The Chagall windows at Hadassah Hospital are considered by many to be Marc Chagall’s greatest accomplishment in stained glass.
We can't tempt you into visiting them with a photograph on this page, because the windows are copyrighted and no photography is allowed, so you'll just have to trust us that they are gorgeous!
The twelve stained-glass windows, each depicting a tribe of Israel and each with its own predominant color scheme, transform the space of the synagogue in Hadassah Hospital – Ein Karem into a dazzling play of light and colors in a way that is profoundly moving for a place of worship.
The artist in 1921.
Chagall and his assistant Charles Marq worked on the windows for over two years and developed a new technique to allow Chagall to use up to three colors on a single pane of glass.
The artist in 1921.
The stunning results – 12 windows, each about 11 feet tall and 8 feet wide – were completed in 1961. They were on display in Paris, then New York, where record breaking crowds lined up around the block of the Museum of Modern Art to see them. The windows were installed in their permanent home in February 1962.
Chagall said that all the time he worked on these windows, "I felt my mother and father looking over my shoulder; and behind them were Jews, millions of other vanished Jews - of yesterday and a thousand years ago." At the dedication ceremony, he described the windows as his "modest gift to the Jewish people, who have always dreamt of biblical love, of friendship and peace among all people; to that people who lived here, thousands of years ago, among other Semitic people.
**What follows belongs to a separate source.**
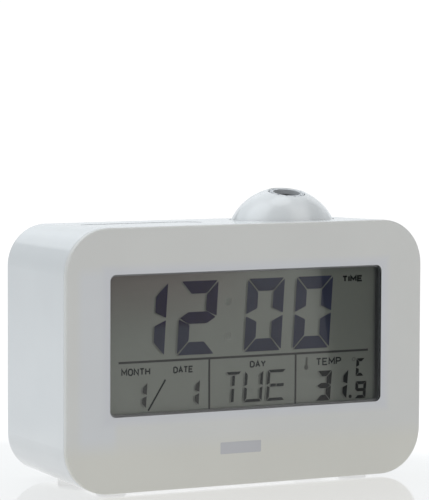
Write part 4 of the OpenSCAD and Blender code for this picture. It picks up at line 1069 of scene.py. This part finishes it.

My hope is that I hereby extend my hand to seekers of culture, to poets and to artists among the neighboring people."
Hadassah Ein Karem Medical Center
The synagogue of Hadassah Hospital – Ein Karem is one of only three buildings to have a complete set of windows designed by the artist. (The other two are in Tudley, UK, and in Limousin, France.)
If you’re staying in the center of town, a visit to the Chagall windows involves a little side-trip to the outskirts of town, but is well worth the time. The road to Hadassah Hospital winds along the mountain overlooking the village of Ein Karem, the birthplace of John the Baptist, and is very picturesque.
Admission is free. Guided tours of the synagogue in English and other languages are available as follows: Sun -Thurs 8:00 a.m.-1:15 p.m.; 2:00 p.m.- 3:45 p.m.
Since photographing the Chagall windows is not allowed, there is a gift shop there that sells reproductions, postcards, and other items.
Public buses 12, 19 and 27 will you get you there, but it is fastest to take a cab. If you choose to take a taxi, however, be sure to specify Hadassah Hospital Ein Karem, or you may end up at Hadassah Hospital Mount Scopus. (Also a great place to visit, but completely on the other side of town!)